There is a way to config rotation period. https://github.com/istio/istio/blob/master/security/cmd/istio_ca/main.go#L135

And you can change it at https://github.com/istio/istio/blob/master/install/kubernetes/templates/istio-ca.yaml.tmpl#L39

Just add something like:

--workload-cert-ttl
10m

wattli commented 6 years ago

And I would follow these debugging steps:

1) SSH into the caller pod, exam the cert at /etc/certs/cert-chain.pem by this command:

openssl x509 -noout -text -in /etc/certs/cert-chain.pem

[note that if you need openssl installed, if not, you can copy this cert out to the local machine]

Usually i will check the timestamp of the decode cert, make sure it's valid (the lifetime is usually one hour).

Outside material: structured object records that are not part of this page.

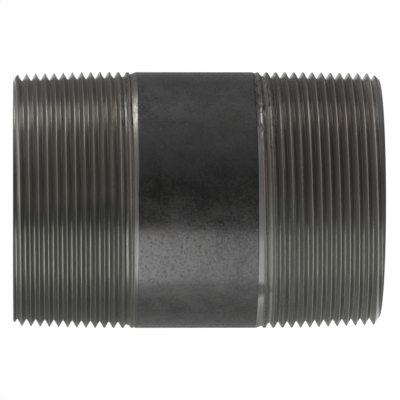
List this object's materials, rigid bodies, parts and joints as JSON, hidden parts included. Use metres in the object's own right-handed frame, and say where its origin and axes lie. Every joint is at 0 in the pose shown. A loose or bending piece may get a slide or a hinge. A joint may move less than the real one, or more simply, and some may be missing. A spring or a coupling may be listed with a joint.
{
  "type": "pipe nipple",
  "caption": "Short length of black steel pipe with a tapered male pipe thread on each end and a plain middle, for joining two female threaded fittings.",
  "frame": {"origin": "centre of the pipe at its bottom end face", "axes": "+Z along the pipe's axis towards its top end; +X is the side that faces up in the picture"},
  "size_m": [0.0888, 0.0888, 0.127],
  "materials": {
    "black_steel": "black mill scale on the pipe, bare oiled steel on the cut threads and ends"
  },
  "bodies": {
    "root": {"pipe_nipple": "black_steel"}
  },
  "joints": []
}
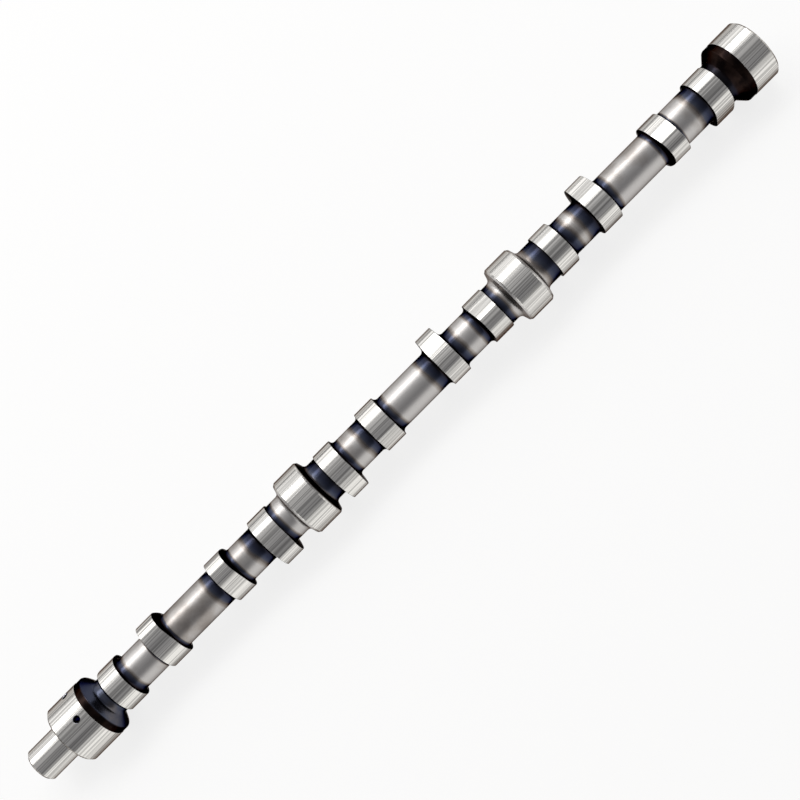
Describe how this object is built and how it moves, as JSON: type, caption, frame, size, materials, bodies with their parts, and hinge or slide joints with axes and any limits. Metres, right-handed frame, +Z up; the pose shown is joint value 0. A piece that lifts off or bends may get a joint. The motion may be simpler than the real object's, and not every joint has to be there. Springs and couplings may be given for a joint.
{
  "type": "camshaft",
  "caption": "One-piece forged engine camshaft with equal ground bearing journals, paired inlet and exhaust cams, and a keyed gear seat with oil drillings at the front.",
  "frame": {"origin": "on the shaft's axis at the front thrust face of the first bearing journal", "axes": "+X along the shaft from the front (gear seat) to the rear journal, +Z up, with the shaft lying on its journals; cylinder 2's inlet nose points up"},
  "size_m": [0.796, 0.054, 0.0538],
  "materials": {
    "camshaft_steel": "bright ground journals and cams, satin shaft with dark heat tint beside each hardened cam"
  },
  "bodies": {
    "root": {"camshaft": "camshaft_steel"}
  },
  "joints": []
}
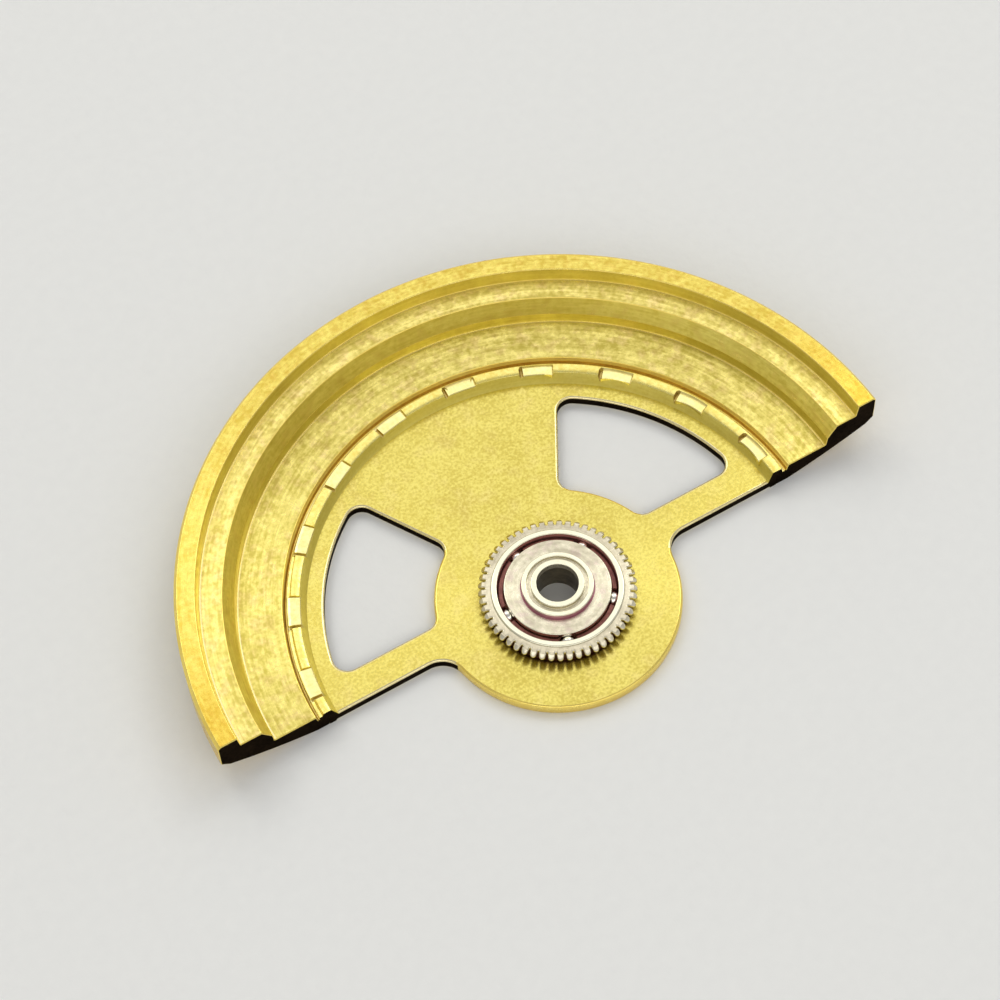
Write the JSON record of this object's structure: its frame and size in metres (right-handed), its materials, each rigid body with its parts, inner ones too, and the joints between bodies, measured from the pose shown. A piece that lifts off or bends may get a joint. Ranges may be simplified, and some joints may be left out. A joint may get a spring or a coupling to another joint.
{
  "type": "automatic watch rotor",
  "caption": "Half-round winding rotor of an automatic watch: a stepped heavy mass staked to a windowed plate, with a geared ball bearing in its hub.",
  "frame": {"origin": "on the rotor's axis, at the flat of the display side that the rotor lies on", "axes": "+Z along the rotor's axis towards the movement side, where the gear is; +Y from the axis to the middle of the heavy mass; +X along the straight cut of its ends"},
  "size_m": [0.025, 0.0166, 0.0023],
  "materials": {
    "mass_gold": "turned, gold plated",
    "plate_gold": "satin, gold plated",
    "race_steel": "turned, with a polished lip",
    "gear_steel": "satin",
    "core_steel": "turned",
    "cage_metal": "dark",
    "ball_steel": "polished"
  },
  "bodies": {
    "rotor": {"rotor_plate": "plate_gold", "heavy_mass": "mass_gold", "outer_race": "race_steel", "rotor_gear": "gear_steel"},
    "core": {"bearing_core": "core_steel", "bearing_cone": "core_steel"},
    "cage": {"ball_cage": "cage_metal"},
    "ball_1": {"ball_1": "ball_steel"},
    "ball_2": {"ball_2": "ball_steel"},
    "ball_3": {"ball_3": "ball_steel"},
    "ball_4": {"ball_4": "ball_steel"},
    "ball_5": {"ball_5": "ball_steel"}
  },
  "joints": [
    {"name": "core_spin", "type": "hinge", "parent": "rotor", "child": "core", "pos_m": [0, 0, 0], "axis": [0, 0, 1], "continuous": true},
    {"name": "cage_spin", "type": "hinge", "parent": "rotor", "child": "cage", "pos_m": [0, 0, 0], "axis": [0, 0, 1], "continuous": true},
    {"name": "ball_1_roll", "type": "hinge", "parent": "cage", "child": "ball_1", "pos_m": [0.00156, 0.00102, 0.0006], "axis": [0, 0, 1], "continuous": true},
    {"name": "ball_2_roll", "type": "hinge", "parent": "cage", "child": "ball_2", "pos_m": [-0.00049, 0.0018, 0.0006], "axis": [0, 0, 1], "continuous": true},
    {"name": "ball_3_roll", "type": "hinge", "parent": "cage", "child": "ball_3", "pos_m": [-0.00187, 0.00009, 0.0006], "axis": [0, 0, 1], "continuous": true},
    {"name": "ball_4_roll", "type": "hinge", "parent": "cage", "child": "ball_4", "pos_m": [-0.00066, -0.00175, 0.0006], "axis": [0, 0, 1], "continuous": true},
    {"name": "ball_5_roll", "type": "hinge", "parent": "cage", "child": "ball_5", "pos_m": [0.00146, -0.00117, 0.0006], "axis": [0, 0, 1], "continuous": true}
  ],
  "couplings": [
    {"joint": "cage_spin", "follows": "core_spin", "ratio": 0.42647},
    {"joint": "ball_1_roll", "follows": "core_spin", "ratio": -3.3265},
    {"joint": "ball_2_roll", "follows": "core_spin", "ratio": -3.3265},
    {"joint": "ball_3_roll", "follows": "core_spin", "ratio": -3.3265},
    {"joint": "ball_4_roll", "follows": "core_spin", "ratio": -3.3265},
    {"joint": "ball_5_roll", "follows": "core_spin", "ratio": -3.3265}
  ]
}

If the cert has already expired, then CA must be down or something.

2) Do the same thing for callee pod.

Stono commented 6 years ago

@wattli thank you for the tip around ca rotation, i've lowered it to a minute whilst I do some debugging, and it's allowed me to get closer to the problem:

Executing curl on on the istio-proxy of service a to service b works, until the certificate is close to expiry, and then you see a certificate has expired message:

istio-proxy@at-sauron-web-6c9648f448-9kp7x:/$ curl https://at-search-one-service:80 -v --key /etc/certs/key.pem --cert /etc/certs/cert-chain.pem --cacert /etc/certs/root-cert.pem -k
* Rebuilt URL to: https://at-search-one-service:80/
*   Trying 10.192.12.38...
* Connected to at-search-one-service (10.192.12.38) port 80 (#0)
* found 1 certificates in /etc/certs/root-cert.pem
* found 0 certificates in /etc/ssl/certs
* ALPN, offering http/1.1
* gnutls_handshake() failed: Certificate is expired
* Closing connection 0
curl: (35) gnutls_handshake() failed: Certificate is expired

Then, sometimes even after certificate rotation we get:

istio-proxy@at-sauron-web-6c9648f448-9kp7x:/$ curl https://at-search-one-service:80 -v --key /etc/certs/key.pem --cert /etc/certs/cert-chain.pem --cacert /etc/certs/root-cert.pem -k
* Rebuilt URL to: https://at-search-one-service:80/
*   Trying 10.192.12.38...
* Connected to at-search-one-service (10.192.12.38) port 80 (#0)
* found 1 certificates in /etc/certs/root-cert.pem
* found 0 certificates in /etc/ssl/certs
* ALPN, offering http/1.1
* gnutls_handshake() failed: Error in the push function.
* Closing connection 0
curl: (35) gnutls_handshake() failed: Error in the push function.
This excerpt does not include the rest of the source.